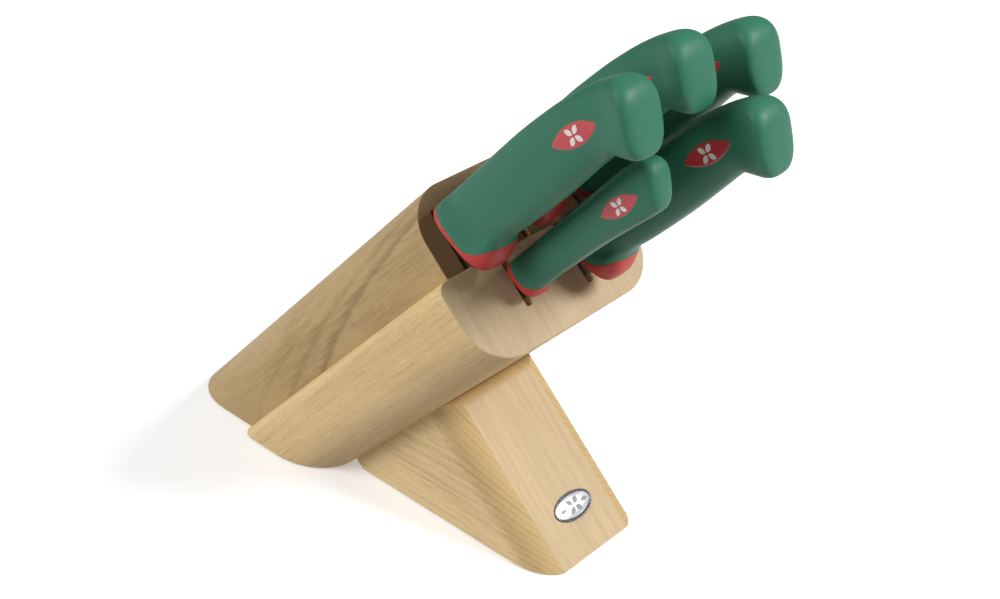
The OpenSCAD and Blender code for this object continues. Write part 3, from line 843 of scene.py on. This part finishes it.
def add_camera():
    back = Vector((math.sin(VIEW_AZIMUTH) * math.cos(VIEW_ELEVATION),
                   -math.cos(VIEW_AZIMUTH) * math.cos(VIEW_ELEVATION), math.sin(VIEW_ELEVATION)))
    turn = back.to_track_quat("Z", "Y") @ Matrix.Rotation(VIEW_ROLL, 3, "Z").to_quaternion()
    data = bpy.data.cameras.new("camera")
    data.lens = VIEW_LENS
    data.sensor_width = VIEW_SENSOR
    camera = bpy.data.objects.new("camera", data)
    camera.rotation_euler = turn.to_euler()
    camera.location = FOOT + VIEW_FROM_FOOT
    bpy.context.scene.collection.objects.link(camera)
    bpy.context.scene.camera = camera


def add_floor():
    n = Nodes("pale_floor")
    haze = n.noise(n.place, scale=3.0, detail=2.0)
    n.set(Base_Color=n.blend(haze, rgb(0.91, 0.91, 0.91), rgb(0.93, 0.93, 0.93)), Roughness=0.9,
          Specular_IOR_Level=0.1, Emission_Color=rgb(1, 1, 1), Emission_Strength=0.30)
    corners = [(x * FLOOR_HALF, y * FLOOR_HALF, 0) for x, y in ((-1, -1), (1, -1), (1, 1), (-1, 1))]
    mesh = bpy.data.meshes.new("floor")
    mesh.from_pydata(corners, [], [(0, 1, 2, 3)])
    mesh.materials.append(n.material)
    floor = bpy.data.objects.new("floor", mesh)
    bpy.context.scene.collection.objects.link(floor)
    floor.visible_diffuse = False
    floor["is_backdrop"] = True


def add_softbox(name, toward, size, power):
    """A square lamp of size metres, shining from a direction towards the object."""
    data = bpy.data.lights.new(name, "AREA")
    data.shape, data.size, data.energy = "SQUARE", size, power
    lamp = bpy.data.objects.new(name, data)
    toward = Vector(toward).normalized()
    lamp.location = LAMP_AIM + toward * LAMP_DISTANCE
    lamp.rotation_euler = toward.to_track_quat("Z", "Y").to_euler()
    bpy.context.scene.collection.objects.link(lamp)


def add_world(strength):
    world = bpy.data.worlds.new("studio")
    world.use_nodes = True
    bpy.context.scene.world = world
    background = world.node_tree.nodes["Background"]
    background.inputs["Color"].default_value = rgb(1, 1, 1)
    background.inputs["Strength"].default_value = strength


add_floor()
add_world(strength=0.28)
add_softbox("key", toward=(0.8, 0.42, 0.72), size=1.0, power=91)
add_softbox("side", toward=(-0.35, -0.85, 0.62), size=1.6, power=58)
add_camera()
bpy.context.scene.view_settings.view_transform = "Standard"

low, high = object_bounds()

-*-

STATED PROBLEM: Everything from the first line above through the line that contains "bpy.context.scene.camera = camera" should be duplicated exactly, please, and nothing beyond it.

ANSWER FOR THE TASK:
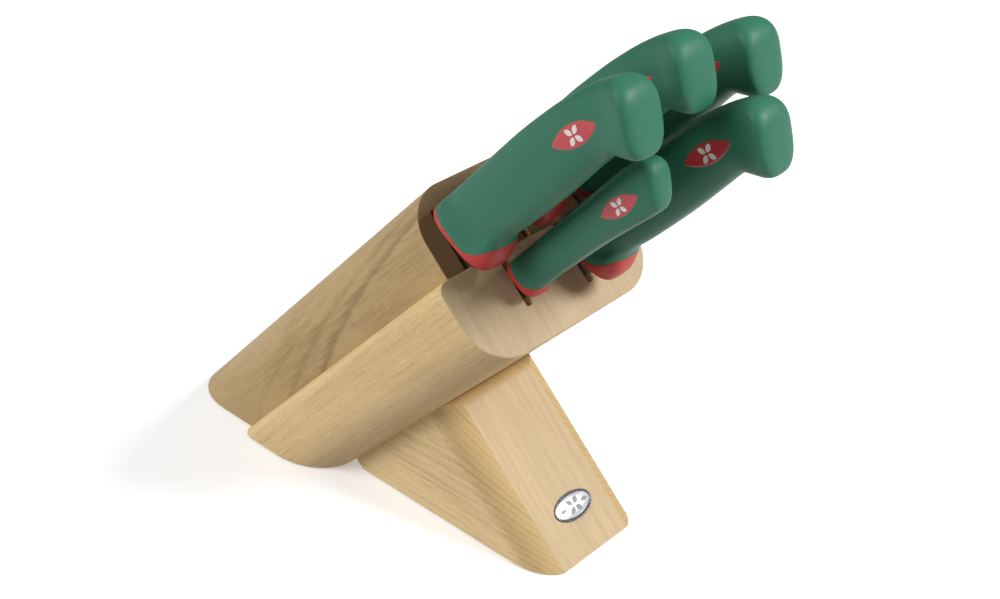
The OpenSCAD and Blender code for this object continues. Write part 3, from line 843 of scene.py on. This part finishes it.
def add_camera():
    back = Vector((math.sin(VIEW_AZIMUTH) * math.cos(VIEW_ELEVATION),
                   -math.cos(VIEW_AZIMUTH) * math.cos(VIEW_ELEVATION), math.sin(VIEW_ELEVATION)))
    turn = back.to_track_quat("Z", "Y") @ Matrix.Rotation(VIEW_ROLL, 3, "Z").to_quaternion()
    data = bpy.data.cameras.new("camera")
    data.lens = VIEW_LENS
    data.sensor_width = VIEW_SENSOR
    camera = bpy.data.objects.new("camera", data)
    camera.rotation_euler = turn.to_euler()
    camera.location = FOOT + VIEW_FROM_FOOT
    bpy.context.scene.collection.objects.link(camera)
    bpy.context.scene.camera = camera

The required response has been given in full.